2019 kicks off with the usual vagaries as any other year, and until the 2019/20 Budget is tabled and discussed, all is mere conjecture. So let us look at the current political situations making the rounds and distracting us.
The first is the Mexican wall and the shutdown of the Government of the United States. The bullying with regard to the wall is merely symbolic, for given the much vaunted military advances of the USA they do not seem willing to use heat imaging from aircraft or satellites. Yet the much publicized capture/killing of Osama Bin Laden was almost a live TV event.
Following on the shutdown is the reality that the average American is really living on credit, hand to mouth. By comparison with employed Jamaicans the foreclosure on homes, late rent, food stamps, would not take such a toll and even in many circumstances family support would be offered. Yes, we would suffer somewhat and not be able to go to malls, but we would not be starving or evicted in one month. That is a lesson for good old Jamaican savings (thank God for Granny). But even in schools Americans don’t thank God.
Brexit absorbs us but the talk on finding new European markets is not part of the rhetoric. We view Brexit as a political intrigue and not as an economic threat to us in Jamaica. We have no strategies that will allow us to avoid the fallout, or better yet, to profit from it (crisis=opportunity).

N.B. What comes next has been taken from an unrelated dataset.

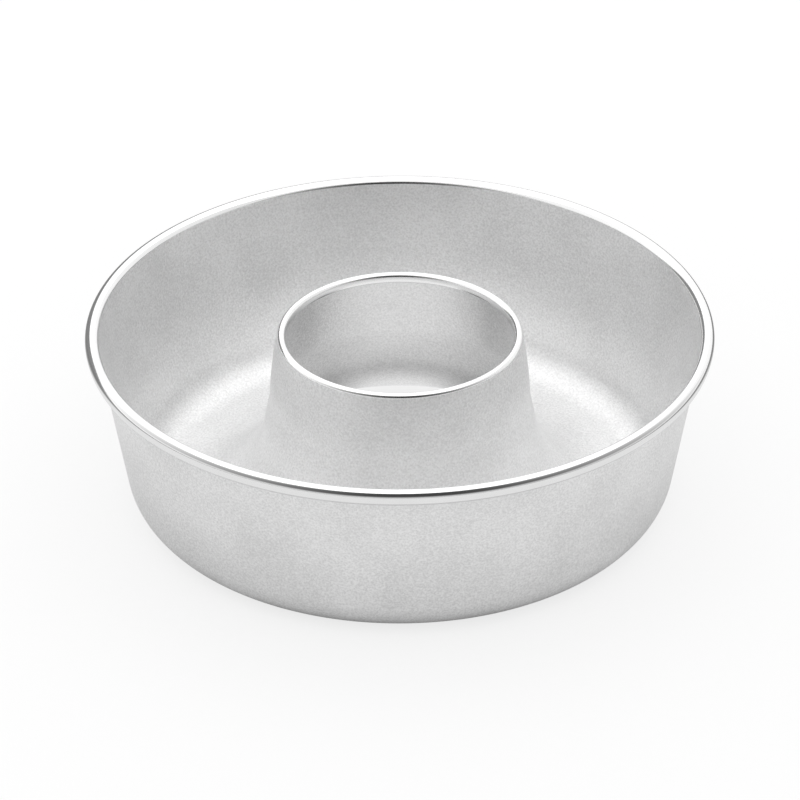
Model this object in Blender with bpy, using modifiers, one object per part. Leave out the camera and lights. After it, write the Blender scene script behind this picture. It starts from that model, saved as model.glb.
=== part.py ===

We know more about Donald Trump and Theresa May than we know about our own political parties; H-Oil; Trafigura; Petrojam; PCJ; FINSAC; and so many other “scandals” of our own. Who the hell out there is trying to help Jamaica?
Then we are embroiled with the question — “Venezuela, friend or foe, or both”. I recommended over three years ago that we pay off our PetroCaribe debt with goods, and salve our consciences that people were extremely low on food and personal items. But no! That would have been a win-win-win outcome that could have stopped this nonsense debate and the throwing of words.
Then we hear talk of legislation to force a sale of Venezuela’s shares in Petrojam, and a separate offer from an unfit buyer.
We Jamaicans have to spend hours at Duke Street every few years to prove that we are “fit and proper”. Perhaps we should require the same for persons offering themselves for election. Fair is fair, horse is horse, grass is grass, and “donkey no run in a derby”.
Finally I come to the situation with dengue fever and an argument about what is an outbreak or not. Then we hear wise words from everyone. Let me suggest first that dengue is endemic in Jamaica (that simply means that it deh ya and nah guh nowhere). Doctors have a legal duty to report suspected cases to the MOH, but they have admitted to not doing so.
Second, the mosquito that bears the virus is also a domestic citizen of Jamaica. It breeds in stagnant or still waters around our homes, offices, bushlands, gullies, canals, and under wet garbage. This simply means that we have a role to play in cleaning up our own waste, and the government has a duty to collect and properly dispose of that waste in an acceptable manner.
Third, unless we create a super ministry, then the government has to hold different ministries accountable: Health for inspecting, reporting and diagnosing; Water for avoiding spills in communities that are not repaired; NWA for repairing potholes and breakaways that create opportunities for breeding; NSWMA for removing and disposing; and Security for not arresting persons for breaching the law.
But we really don’t want to call out people in these areas who must bear a part of the burden, and we leave the scapegoat in health to bear the sole burden. So the Minister of Health is left to face the public furore and the others keep quiet hoping that his willingness to speak with the media will cover all their ineptitudes.
But it is not acceptable for the government to sit back and hope that Tufton is Teflon, and all will be well. So to the others I ask “will you be mice or men?” Squeak up.